→ WHAT IS REQUIRED
Copy every line that contains the string "follow" from the entries below.

→ DATA SUPPLIED
○ ○ ○ ○ ○
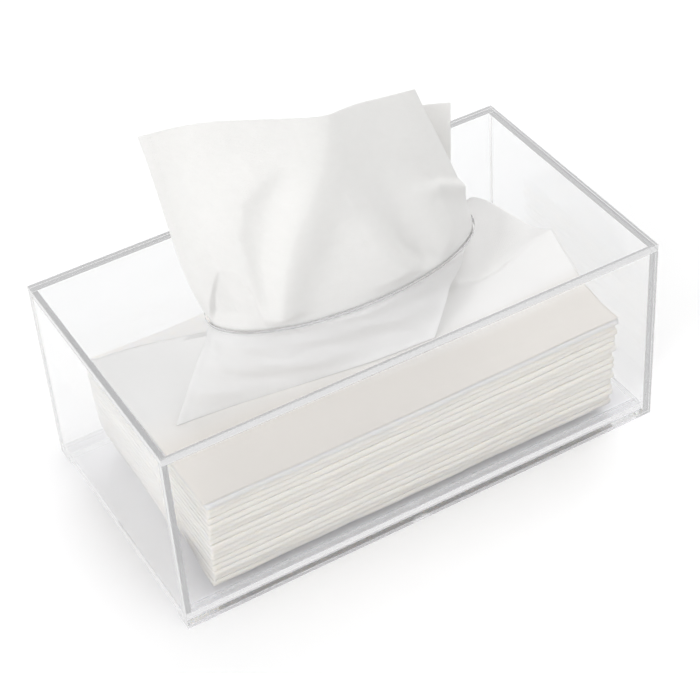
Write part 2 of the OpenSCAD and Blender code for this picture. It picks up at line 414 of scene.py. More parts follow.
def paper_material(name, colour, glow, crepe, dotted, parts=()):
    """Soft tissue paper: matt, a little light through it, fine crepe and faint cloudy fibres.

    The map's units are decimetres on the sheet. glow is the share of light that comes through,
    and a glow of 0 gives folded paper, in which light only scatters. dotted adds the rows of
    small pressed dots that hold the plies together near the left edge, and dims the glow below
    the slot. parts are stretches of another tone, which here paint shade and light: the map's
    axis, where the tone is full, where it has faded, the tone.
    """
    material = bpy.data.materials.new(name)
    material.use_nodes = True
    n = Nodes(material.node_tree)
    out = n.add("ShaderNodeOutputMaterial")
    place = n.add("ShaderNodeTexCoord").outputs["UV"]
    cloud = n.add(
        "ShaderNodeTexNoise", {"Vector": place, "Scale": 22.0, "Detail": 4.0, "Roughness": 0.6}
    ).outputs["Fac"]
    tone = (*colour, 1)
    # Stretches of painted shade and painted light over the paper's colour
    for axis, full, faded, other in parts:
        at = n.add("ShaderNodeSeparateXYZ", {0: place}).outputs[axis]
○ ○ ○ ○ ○
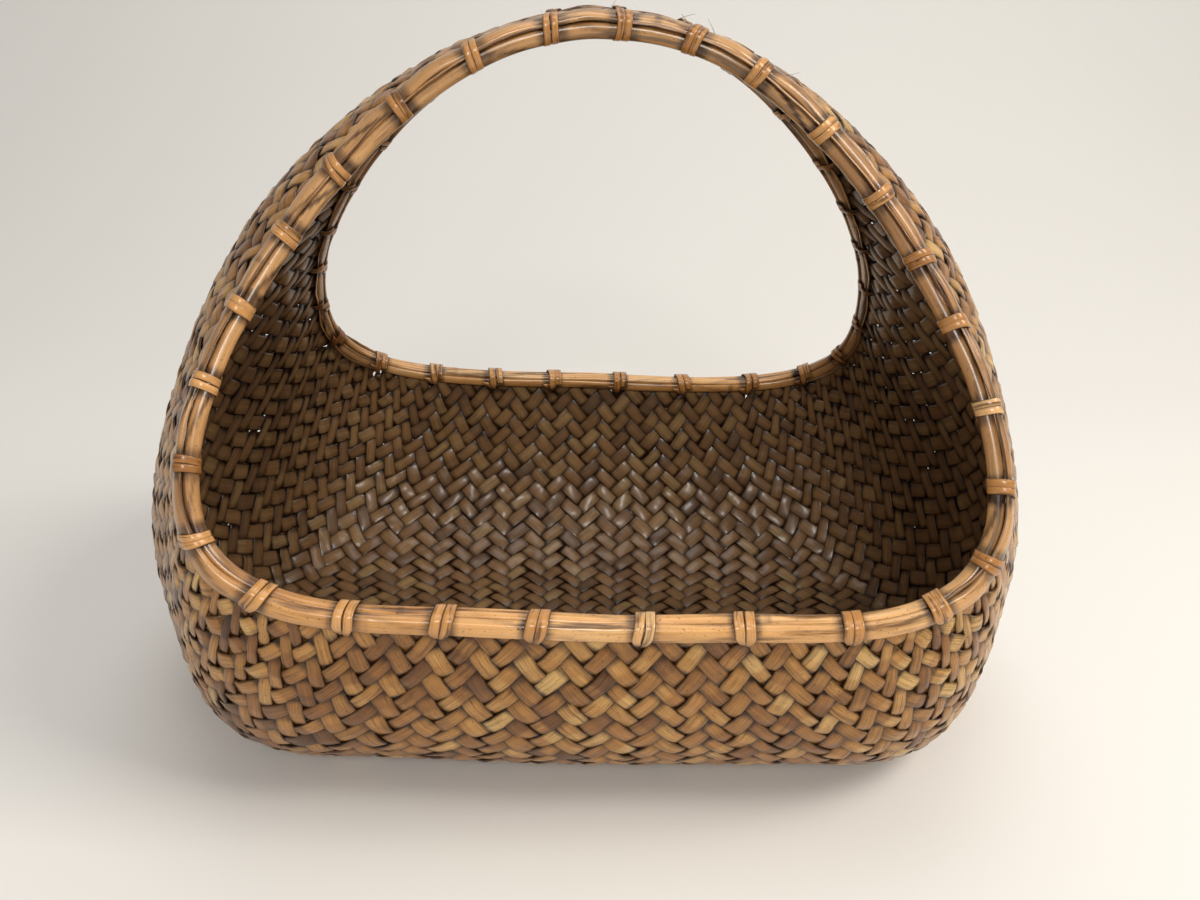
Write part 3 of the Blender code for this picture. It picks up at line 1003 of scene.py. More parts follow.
○ ○ ○ ○ ○
→ SOLUTION TO THIS PROBLEM
Write part 2 of the OpenSCAD and Blender code for this picture. It picks up at line 414 of scene.py. More parts follow.
Write part 3 of the Blender code for this picture. It picks up at line 1003 of scene.py. More parts follow.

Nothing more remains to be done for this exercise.